Task details -
Repeat the material in full. Keep every line exactly as it is.
_ _ _
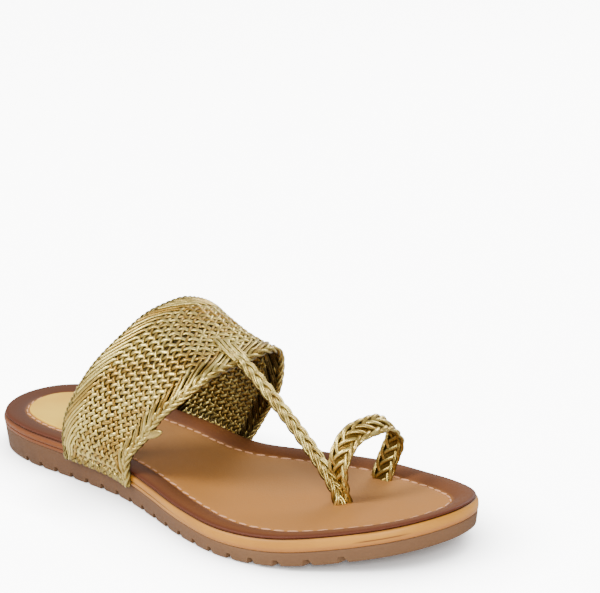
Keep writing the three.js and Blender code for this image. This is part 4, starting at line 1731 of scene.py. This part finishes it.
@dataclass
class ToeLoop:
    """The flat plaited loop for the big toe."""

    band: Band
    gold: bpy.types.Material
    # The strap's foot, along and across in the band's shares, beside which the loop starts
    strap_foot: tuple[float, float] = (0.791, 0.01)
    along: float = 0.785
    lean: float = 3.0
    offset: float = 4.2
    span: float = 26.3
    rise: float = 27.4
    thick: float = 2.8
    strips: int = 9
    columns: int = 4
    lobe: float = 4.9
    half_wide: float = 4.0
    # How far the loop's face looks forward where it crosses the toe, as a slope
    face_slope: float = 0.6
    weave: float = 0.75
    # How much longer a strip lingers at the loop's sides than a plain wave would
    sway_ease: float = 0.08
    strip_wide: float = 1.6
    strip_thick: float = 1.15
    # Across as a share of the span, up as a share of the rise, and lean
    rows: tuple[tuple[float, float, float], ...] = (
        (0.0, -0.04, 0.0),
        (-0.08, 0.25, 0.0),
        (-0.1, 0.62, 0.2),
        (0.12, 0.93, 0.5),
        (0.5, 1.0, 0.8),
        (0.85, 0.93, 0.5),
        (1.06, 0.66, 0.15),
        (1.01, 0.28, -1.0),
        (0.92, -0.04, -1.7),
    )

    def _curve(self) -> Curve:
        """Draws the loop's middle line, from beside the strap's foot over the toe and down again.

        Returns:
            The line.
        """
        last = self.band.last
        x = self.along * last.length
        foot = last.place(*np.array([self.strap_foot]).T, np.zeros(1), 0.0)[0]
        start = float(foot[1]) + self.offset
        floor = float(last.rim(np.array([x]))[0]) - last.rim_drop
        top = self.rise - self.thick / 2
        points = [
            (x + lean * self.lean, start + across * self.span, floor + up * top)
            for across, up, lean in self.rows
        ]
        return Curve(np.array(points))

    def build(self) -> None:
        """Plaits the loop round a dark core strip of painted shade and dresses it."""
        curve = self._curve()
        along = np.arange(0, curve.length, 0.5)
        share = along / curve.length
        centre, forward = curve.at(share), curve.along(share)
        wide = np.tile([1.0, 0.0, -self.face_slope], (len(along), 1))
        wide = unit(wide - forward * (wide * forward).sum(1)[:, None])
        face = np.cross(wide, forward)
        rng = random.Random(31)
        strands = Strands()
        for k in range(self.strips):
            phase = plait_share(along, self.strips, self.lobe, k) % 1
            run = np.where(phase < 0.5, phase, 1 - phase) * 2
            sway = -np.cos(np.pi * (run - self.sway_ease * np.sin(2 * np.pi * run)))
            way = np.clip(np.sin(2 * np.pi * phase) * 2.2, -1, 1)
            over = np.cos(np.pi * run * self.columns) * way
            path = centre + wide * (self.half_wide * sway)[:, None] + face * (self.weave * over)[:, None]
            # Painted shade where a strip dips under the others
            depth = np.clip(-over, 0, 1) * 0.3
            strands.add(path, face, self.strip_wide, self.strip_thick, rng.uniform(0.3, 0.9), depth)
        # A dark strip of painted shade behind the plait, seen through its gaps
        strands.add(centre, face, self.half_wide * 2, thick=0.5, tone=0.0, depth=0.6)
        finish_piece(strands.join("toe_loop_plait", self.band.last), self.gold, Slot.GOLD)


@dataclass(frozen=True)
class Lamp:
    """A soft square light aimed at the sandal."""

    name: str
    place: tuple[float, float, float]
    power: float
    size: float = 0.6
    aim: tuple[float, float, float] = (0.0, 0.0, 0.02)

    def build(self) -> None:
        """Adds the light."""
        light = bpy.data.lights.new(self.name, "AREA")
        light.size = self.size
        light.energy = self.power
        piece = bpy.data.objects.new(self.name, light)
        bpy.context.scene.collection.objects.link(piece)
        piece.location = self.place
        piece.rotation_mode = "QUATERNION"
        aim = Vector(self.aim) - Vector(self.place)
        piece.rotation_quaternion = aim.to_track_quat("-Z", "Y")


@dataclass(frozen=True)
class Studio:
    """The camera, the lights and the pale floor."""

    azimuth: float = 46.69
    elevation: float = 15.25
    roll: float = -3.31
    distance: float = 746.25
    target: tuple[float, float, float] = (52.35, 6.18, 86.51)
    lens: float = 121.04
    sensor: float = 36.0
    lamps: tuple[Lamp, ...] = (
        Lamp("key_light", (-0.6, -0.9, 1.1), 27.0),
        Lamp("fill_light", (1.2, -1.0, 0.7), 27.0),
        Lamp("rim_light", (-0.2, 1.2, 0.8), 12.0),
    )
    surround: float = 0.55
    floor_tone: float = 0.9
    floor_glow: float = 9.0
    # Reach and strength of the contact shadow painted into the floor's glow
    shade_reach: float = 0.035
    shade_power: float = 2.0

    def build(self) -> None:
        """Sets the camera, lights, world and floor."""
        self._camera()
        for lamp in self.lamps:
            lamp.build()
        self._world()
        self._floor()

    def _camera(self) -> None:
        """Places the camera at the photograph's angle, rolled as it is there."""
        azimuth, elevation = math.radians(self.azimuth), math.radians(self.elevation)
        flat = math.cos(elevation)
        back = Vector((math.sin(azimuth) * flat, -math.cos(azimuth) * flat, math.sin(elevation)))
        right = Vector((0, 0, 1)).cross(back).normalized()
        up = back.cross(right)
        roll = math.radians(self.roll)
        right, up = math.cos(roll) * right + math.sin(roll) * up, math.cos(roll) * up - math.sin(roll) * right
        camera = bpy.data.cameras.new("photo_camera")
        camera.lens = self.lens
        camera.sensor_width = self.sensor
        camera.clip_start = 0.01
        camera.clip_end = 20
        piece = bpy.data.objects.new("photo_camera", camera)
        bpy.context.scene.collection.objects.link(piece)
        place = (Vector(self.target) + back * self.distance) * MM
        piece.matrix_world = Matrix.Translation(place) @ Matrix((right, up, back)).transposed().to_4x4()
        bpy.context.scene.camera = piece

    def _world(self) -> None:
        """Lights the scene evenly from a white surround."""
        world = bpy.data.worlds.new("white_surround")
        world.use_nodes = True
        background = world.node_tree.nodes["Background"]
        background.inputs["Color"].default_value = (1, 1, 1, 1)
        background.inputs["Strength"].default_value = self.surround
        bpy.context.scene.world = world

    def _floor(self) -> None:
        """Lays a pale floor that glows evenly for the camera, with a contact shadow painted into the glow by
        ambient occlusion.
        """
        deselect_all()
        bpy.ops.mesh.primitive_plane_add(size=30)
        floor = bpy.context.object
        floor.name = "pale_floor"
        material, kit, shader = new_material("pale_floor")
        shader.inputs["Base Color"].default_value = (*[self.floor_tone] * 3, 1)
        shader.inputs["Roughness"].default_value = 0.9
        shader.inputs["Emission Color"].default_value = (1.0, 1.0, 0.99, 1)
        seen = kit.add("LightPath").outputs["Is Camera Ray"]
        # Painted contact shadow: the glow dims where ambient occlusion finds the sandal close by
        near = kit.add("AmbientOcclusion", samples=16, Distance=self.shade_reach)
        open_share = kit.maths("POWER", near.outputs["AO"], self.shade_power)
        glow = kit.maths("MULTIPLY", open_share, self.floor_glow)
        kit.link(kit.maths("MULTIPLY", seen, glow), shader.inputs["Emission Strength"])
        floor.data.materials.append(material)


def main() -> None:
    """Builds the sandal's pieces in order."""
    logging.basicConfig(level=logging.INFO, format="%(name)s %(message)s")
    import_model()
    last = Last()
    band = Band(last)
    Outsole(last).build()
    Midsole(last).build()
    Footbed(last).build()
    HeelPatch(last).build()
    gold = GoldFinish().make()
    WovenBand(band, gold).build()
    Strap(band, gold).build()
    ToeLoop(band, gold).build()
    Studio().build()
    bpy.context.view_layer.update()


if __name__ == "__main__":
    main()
_ _ _
Completed exercise -
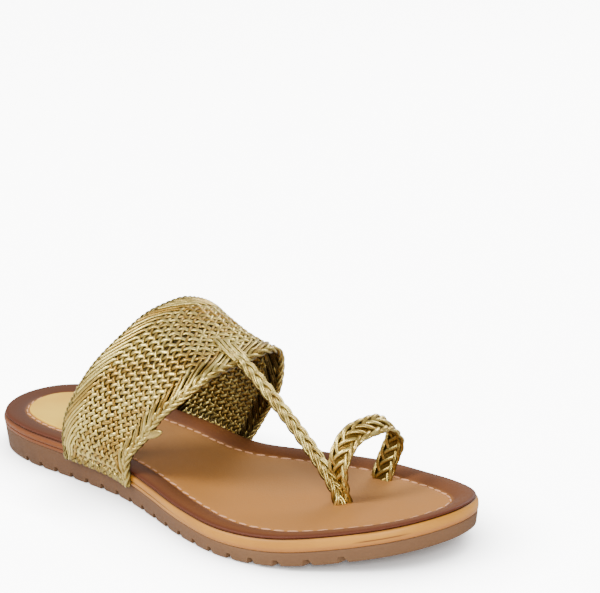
Keep writing the three.js and Blender code for this image. This is part 4, starting at line 1731 of scene.py. This part finishes it.
@dataclass
class ToeLoop:
    """The flat plaited loop for the big toe."""

    band: Band
    gold: bpy.types.Material
    # The strap's foot, along and across in the band's shares, beside which the loop starts
    strap_foot: tuple[float, float] = (0.791, 0.01)
    along: float = 0.785
    lean: float = 3.0
    offset: float = 4.2
    span: float = 26.3
    rise: float = 27.4
    thick: float = 2.8
    strips: int = 9
    columns: int = 4
    lobe: float = 4.9
    half_wide: float = 4.0
    # How far the loop's face looks forward where it crosses the toe, as a slope
    face_slope: float = 0.6
    weave: float = 0.75
    # How much longer a strip lingers at the loop's sides than a plain wave would
    sway_ease: float = 0.08
    strip_wide: float = 1.6
    strip_thick: float = 1.15
    # Across as a share of the span, up as a share of the rise, and lean
    rows: tuple[tuple[float, float, float], ...] = (
        (0.0, -0.04, 0.0),
        (-0.08, 0.25, 0.0),
        (-0.1, 0.62, 0.2),
        (0.12, 0.93, 0.5),
        (0.5, 1.0, 0.8),
        (0.85, 0.93, 0.5),
        (1.06, 0.66, 0.15),
        (1.01, 0.28, -1.0),
        (0.92, -0.04, -1.7),
    )

    def _curve(self) -> Curve:
        """Draws the loop's middle line, from beside the strap's foot over the toe and down again.

        Returns:
            The line.
        """
        last = self.band.last
        x = self.along * last.length
        foot = last.place(*np.array([self.strap_foot]).T, np.zeros(1), 0.0)[0]
        start = float(foot[1]) + self.offset
        floor = float(last.rim(np.array([x]))[0]) - last.rim_drop
        top = self.rise - self.thick / 2
        points = [
            (x + lean * self.lean, start + across * self.span, floor + up * top)
            for across, up, lean in self.rows
        ]
        return Curve(np.array(points))

    def build(self) -> None:
        """Plaits the loop round a dark core strip of painted shade and dresses it."""
        curve = self._curve()
        along = np.arange(0, curve.length, 0.5)
        share = along / curve.length
        centre, forward = curve.at(share), curve.along(share)
        wide = np.tile([1.0, 0.0, -self.face_slope], (len(along), 1))
        wide = unit(wide - forward * (wide * forward).sum(1)[:, None])
        face = np.cross(wide, forward)
        rng = random.Random(31)
        strands = Strands()
        for k in range(self.strips):
            phase = plait_share(along, self.strips, self.lobe, k) % 1
            run = np.where(phase < 0.5, phase, 1 - phase) * 2
            sway = -np.cos(np.pi * (run - self.sway_ease * np.sin(2 * np.pi * run)))
            way = np.clip(np.sin(2 * np.pi * phase) * 2.2, -1, 1)
            over = np.cos(np.pi * run * self.columns) * way
            path = centre + wide * (self.half_wide * sway)[:, None] + face * (self.weave * over)[:, None]
            # Painted shade where a strip dips under the others
            depth = np.clip(-over, 0, 1) * 0.3
            strands.add(path, face, self.strip_wide, self.strip_thick, rng.uniform(0.3, 0.9), depth)
        # A dark strip of painted shade behind the plait, seen through its gaps
        strands.add(centre, face, self.half_wide * 2, thick=0.5, tone=0.0, depth=0.6)
        finish_piece(strands.join("toe_loop_plait", self.band.last), self.gold, Slot.GOLD)


@dataclass(frozen=True)
class Lamp:
    """A soft square light aimed at the sandal."""

    name: str
    place: tuple[float, float, float]
    power: float
    size: float = 0.6
    aim: tuple[float, float, float] = (0.0, 0.0, 0.02)

    def build(self) -> None:
        """Adds the light."""
        light = bpy.data.lights.new(self.name, "AREA")
        light.size = self.size
        light.energy = self.power
        piece = bpy.data.objects.new(self.name, light)
        bpy.context.scene.collection.objects.link(piece)
        piece.location = self.place
        piece.rotation_mode = "QUATERNION"
        aim = Vector(self.aim) - Vector(self.place)
        piece.rotation_quaternion = aim.to_track_quat("-Z", "Y")


@dataclass(frozen=True)
class Studio:
    """The camera, the lights and the pale floor."""

    azimuth: float = 46.69
    elevation: float = 15.25
    roll: float = -3.31
    distance: float = 746.25
    target: tuple[float, float, float] = (52.35, 6.18, 86.51)
    lens: float = 121.04
    sensor: float = 36.0
    lamps: tuple[Lamp, ...] = (
        Lamp("key_light", (-0.6, -0.9, 1.1), 27.0),
        Lamp("fill_light", (1.2, -1.0, 0.7), 27.0),
        Lamp("rim_light", (-0.2, 1.2, 0.8), 12.0),
    )
    surround: float = 0.55
    floor_tone: float = 0.9
    floor_glow: float = 9.0
    # Reach and strength of the contact shadow painted into the floor's glow
    shade_reach: float = 0.035
    shade_power: float = 2.0

    def build(self) -> None:
        """Sets the camera, lights, world and floor."""
        self._camera()
        for lamp in self.lamps:
            lamp.build()
        self._world()
        self._floor()

    def _camera(self) -> None:
        """Places the camera at the photograph's angle, rolled as it is there."""
        azimuth, elevation = math.radians(self.azimuth), math.radians(self.elevation)
        flat = math.cos(elevation)
        back = Vector((math.sin(azimuth) * flat, -math.cos(azimuth) * flat, math.sin(elevation)))
        right = Vector((0, 0, 1)).cross(back).normalized()
        up = back.cross(right)
        roll = math.radians(self.roll)
        right, up = math.cos(roll) * right + math.sin(roll) * up, math.cos(roll) * up - math.sin(roll) * right
        camera = bpy.data.cameras.new("photo_camera")
        camera.lens = self.lens
        camera.sensor_width = self.sensor
        camera.clip_start = 0.01
        camera.clip_end = 20
        piece = bpy.data.objects.new("photo_camera", camera)
        bpy.context.scene.collection.objects.link(piece)
        place = (Vector(self.target) + back * self.distance) * MM
        piece.matrix_world = Matrix.Translation(place) @ Matrix((right, up, back)).transposed().to_4x4()
        bpy.context.scene.camera = piece

    def _world(self) -> None:
        """Lights the scene evenly from a white surround."""
        world = bpy.data.worlds.new("white_surround")
        world.use_nodes = True
        background = world.node_tree.nodes["Background"]
        background.inputs["Color"].default_value = (1, 1, 1, 1)
        background.inputs["Strength"].default_value = self.surround
        bpy.context.scene.world = world

    def _floor(self) -> None:
        """Lays a pale floor that glows evenly for the camera, with a contact shadow painted into the glow by
        ambient occlusion.
        """
        deselect_all()
        bpy.ops.mesh.primitive_plane_add(size=30)
        floor = bpy.context.object
        floor.name = "pale_floor"
        material, kit, shader = new_material("pale_floor")
        shader.inputs["Base Color"].default_value = (*[self.floor_tone] * 3, 1)
        shader.inputs["Roughness"].default_value = 0.9
        shader.inputs["Emission Color"].default_value = (1.0, 1.0, 0.99, 1)
        seen = kit.add("LightPath").outputs["Is Camera Ray"]
        # Painted contact shadow: the glow dims where ambient occlusion finds the sandal close by
        near = kit.add("AmbientOcclusion", samples=16, Distance=self.shade_reach)
        open_share = kit.maths("POWER", near.outputs["AO"], self.shade_power)
        glow = kit.maths("MULTIPLY", open_share, self.floor_glow)
        kit.link(kit.maths("MULTIPLY", seen, glow), shader.inputs["Emission Strength"])
        floor.data.materials.append(material)


def main() -> None:
    """Builds the sandal's pieces in order."""
    logging.basicConfig(level=logging.INFO, format="%(name)s %(message)s")
    import_model()
    last = Last()
    band = Band(last)
    Outsole(last).build()
    Midsole(last).build()
    Footbed(last).build()
    HeelPatch(last).build()
    gold = GoldFinish().make()
    WovenBand(band, gold).build()
    Strap(band, gold).build()
    ToeLoop(band, gold).build()
    Studio().build()
    bpy.context.view_layer.update()


if __name__ == "__main__":
    main()